A sonegação fiscal é um dos grandes empecilhos ao combate da desigualdade social no Brasil. A sonegação, aliás, tira um valor muito maior dos recursos públicos do que a corrupção. O problema ainda tem pouco espaço no debate público e, por isso, há em curso uma estarrecedora tentativa de afrontar os princípios constitucionais que protegem o sistema tributário brasileiro.
Tramita na Câmara dos Deputados, um projeto que beneficia sonegadores, possibilitando que eles atuem com impunidade, em detrimento da arrecadação pública. E os maiores prejudicados por esse empreendimento são os bons contribuintes.

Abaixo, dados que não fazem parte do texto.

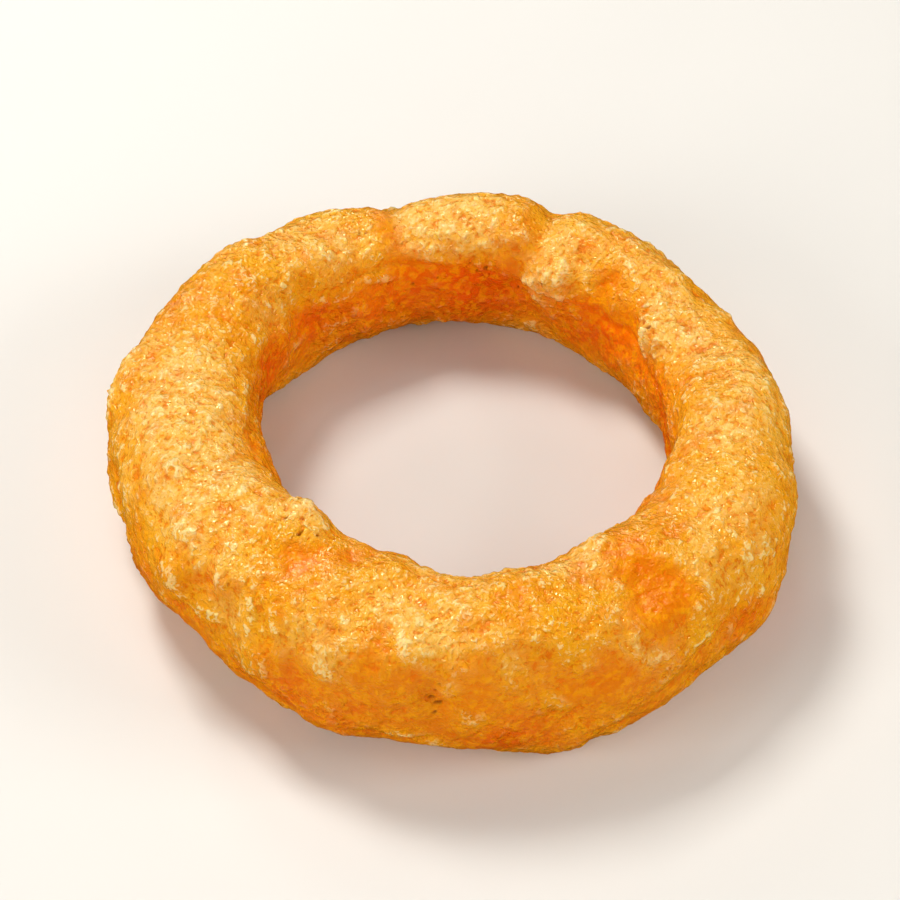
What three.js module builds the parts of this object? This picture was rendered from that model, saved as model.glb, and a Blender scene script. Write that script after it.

O Projeto de Lei Complementar (PLP) nº 17/22 foi protocolado na Câmara dos Deputados, em março, com a alcunha de “Código de Defesa do Pagador de Impostos”. Mas, na prática, o PLP dificulta a fiscalização dos sonegadores ao criar obstáculos para o trabalho dos servidores do fisco. Não é à toa que o projeto vem sendo chamado de “Código de Defesa do Sonegador” nos bastidores — vários dos dispositivos presentes no texto vem sendo criticados pelos profissionais e estudiosos da área, que apontam para as brechas e inseguranças jurídicas que o PLP apresenta.
Um dos pontos mais prejudiciais do PLP 17/22 é a proibição ao bloqueio, suspensão ou cancelamento da inscrição do contribuinte antes do longo e moroso processo administrativo. Se aprovado, o projeto permitirá que organizações criminosas abram empresas de fachada para esconder diversas operações ilícitas e perigosas, atuando assim por anos e anos, com o fisco de mãos atadas para prevenir a ocorrência dessas atividades fora da lei.
É um perigo para os consumidores, que esperam e merecem comprar produtos de qualidade. Mas, com os entraves de fiscalização propostos pelo PLP 17/22, o resultado é um aumento na entrada de mercadorias sem o devido controle, apresentando graves riscos à saúde, à segurança e ao meio ambiente.
Para os empreendedores que se esforçam diariamente, trabalhando para construir um futuro melhor e com todos os tributos pagos em dia, o PLP 17/022 também é uma ameaça. Ao dificultar a fiscalização, o projeto beneficiará as empresas que sonegam impostos e concorrem deslealmente com os negócios legítimos.
O PLP 17/22 também traz prejuízos para os gestores públicos e parlamentares, afinal, com a queda na arrecadação viria uma queda nos recursos públicos destinados à realização de obras de infraestrutura e melhorias em escolas e hospitais.
E se ainda parece muito abstrato, há uma comparação que deixa cristalino o absurdo do PLP 17/22. Quem furta energia ou água com a prática conhecida como “gato” gera prejuízo para os vizinhos que pagam pelos serviços corretamente, não é mesmo? Da mesma forma, quem sonega impostos onera o resto da sociedade.
Fica evidente, pois, que os impactos desse projeto, se aprovado, serão sentidos em todas as esferas da sociedade. O prejuízo na arrecadação de fato gera um estrondoso efeito cascata na segurança pública, saúde, educação e infraestrutura de municípios de todo o país. É preciso prestar atenção ao risco que esse projeto traz para todo o sistema tributário, que ficará ainda mais longe de exercer o seu papel na diminuição da desigualdade social.